La copertina di un numero del mensile "GM" , 
The Walt Disney Company Italia, 
Milano maggio 1995, 
con  la rubrica di Marisa G. Aìno
"Cucina da campo"

Melanzane della Lode del Mare e del genere maschile  
by Maris’Aino

4 melanzane
1 cipolla di Tropea
500 gr. Pomodori di stagione pelati
Basilico
4 cucchiai di parmigiano
6 cucchiai di mollica di pane
2 uova
Pepe
Sale
Olio di oliva
  1.  In una teglia mettete l’olio e la cipolla tagliata finemente, fatela soffriggere senza farla annerire e aggiungete i pomodori freschi pelati e una parte del basilico e un po’ di sale; lasciate cuocere a fuoco lento per 10 minuti circa.
  2. Lavate le melanzane, tagliatele a metà e lessatele leggermente in acqua salata; scolatele e cavate la polpa all’interno di ogni metà. In una ciotola versate la polpa, dopo averla schiacciata con la forchetta; aggiungete le uova, la mollica di pane, il formaggio, un po’ di basilico e un po’ del sugo preparato precedentemente; spolverate con pepe e sale e impastate. Prendete le coppe vuote delle  melanzane e riempitele con questo composto.
  3. Allungate il sugo nella teglia con acqua, portatelo ad ebollizione e aggiungete le melanzane ripiene. Fate cuocere a fuoco lento per 20 minuti, prima con la teglia coperta e poi senza coperchio.
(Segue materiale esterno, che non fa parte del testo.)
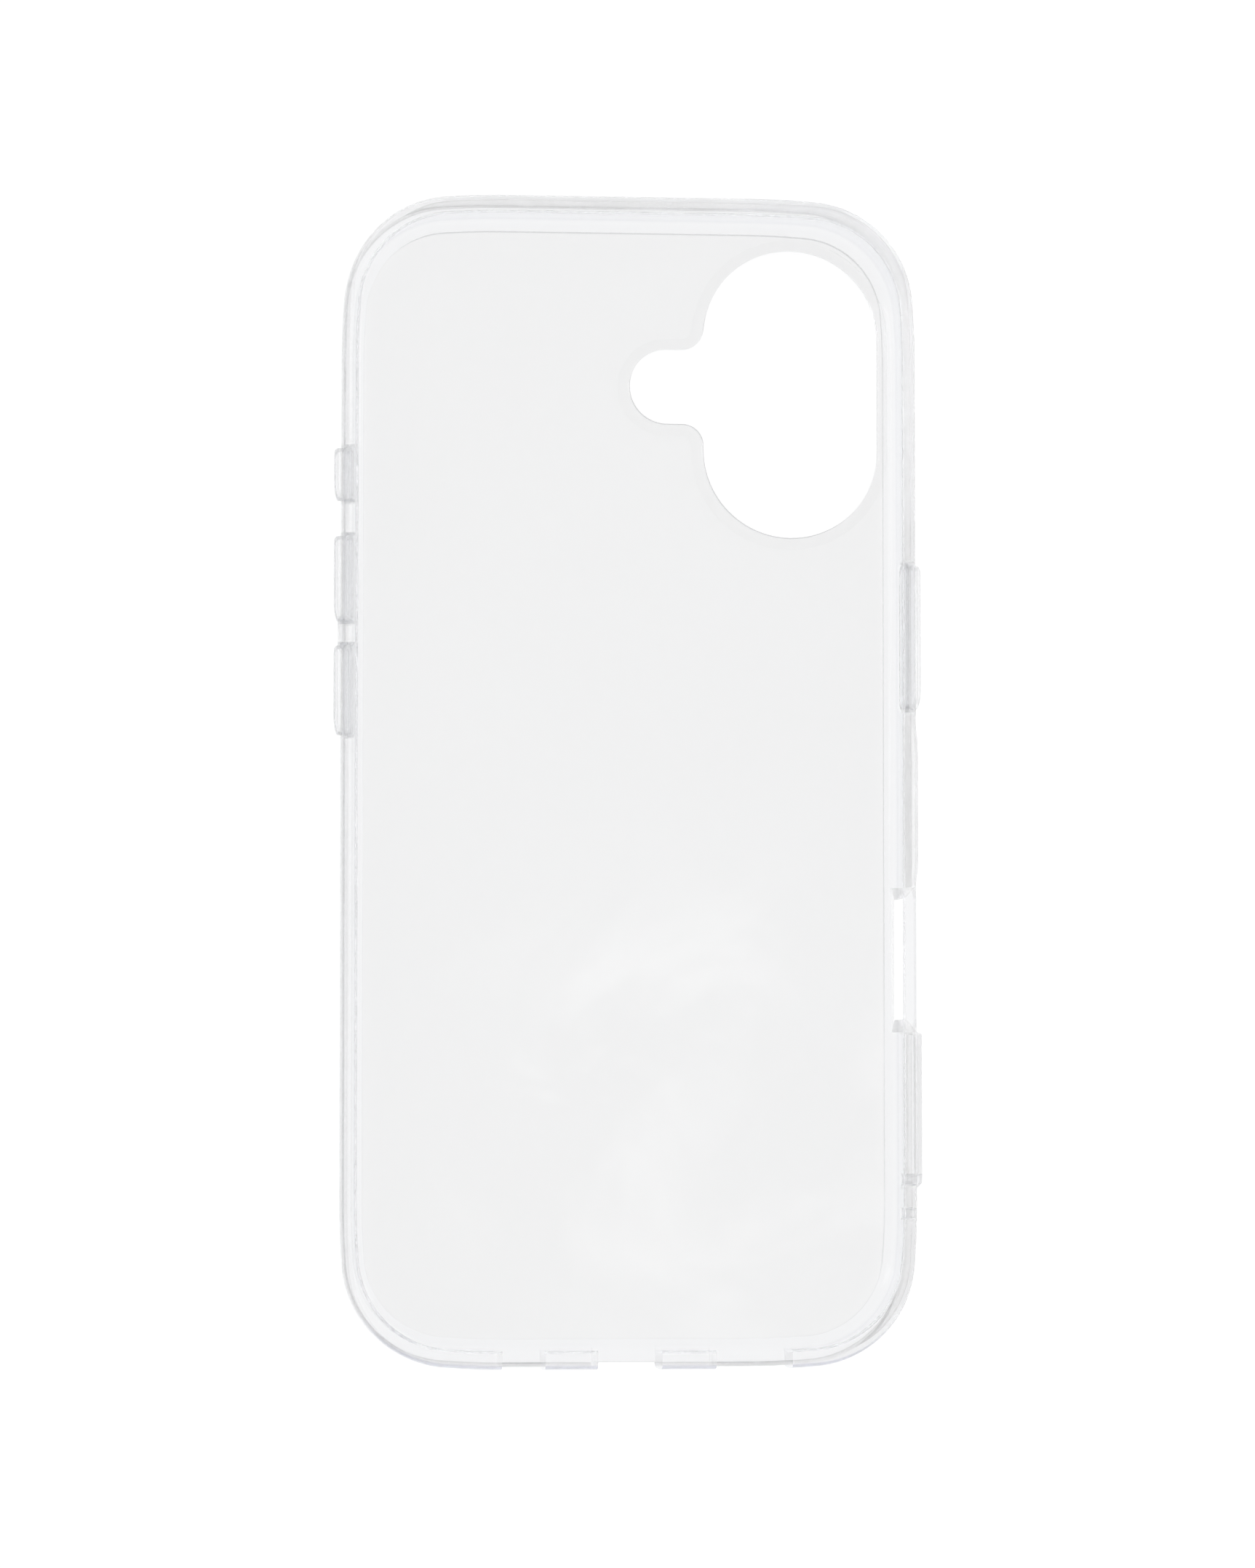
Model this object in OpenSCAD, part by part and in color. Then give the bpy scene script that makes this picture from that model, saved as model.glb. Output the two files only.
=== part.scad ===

La zingara catalana: "Sì...E' Vinum Sabbati l'antica bevanda che si usava nei riti orgiastici.
Sotto il suo effetto, sono possibili piaceri inimmaginabili...ma con essi giunge la corruzione...":
da Martin Hel: Nuptiae Sabati, di Robin Wood e Angel Fernandez, Eura Editoriale, Roma 1995.
[1] Che avrebbe potuto essere, in uno di questi rituali subiti, quello di quell’8 febbraio bisestile, il vinum sabbati di cui alle orge delle antiche leggende dei gitani catalani, non fosse altro per il legame della diocesi che contiene l’atto di battesimo del giovane poeta con l’ammašcato nome della confraternita afferente a Castiglia.
[2] Cfr. Manuel Vázquez Montalbán, Ricette immortali, trad.it. Feltrinelli, Milano 1992.
[3] Cfr. quanto scrive Manuel Vázquez Montalbán, La tentazione di Jansson, op.cit.: “Raccomandabile per pelli bianche e carni fredde, perché i pesci salati di solito scuriscono i sessi e li rendono salati, senza che nessun endocrinologo, per fortuna, sia mai riuscito a spiegarsi la ragione”.
[4] Nella Fascia II Avanzata Urbanizzata che corrisponde all’Italia Metropolitana, con Milano, Torino, Genova, Venezia, Bologna, Firenze, Roma, in cui il ceto medio, medio-superiore e superiore della Toccata accettava pienamente il Cs 2(tra i fattori cinestesici:“toccare con gli avambracci, i gomiti, le ginocchia”) e il Cr A-B (items della Carezza: “sfiora o tambureggia”; “strofina”)e quel che più conta l’i1 fra gli Items del Contatto(“sentire il corpo della toccata”), è difficile rinvenire le melanzane ripiene come Mia Nonna comanda. Cfr. V.S.Gaudio, Manualetto della Mano Morta, Scipioni bootleg, Viterbo 1997.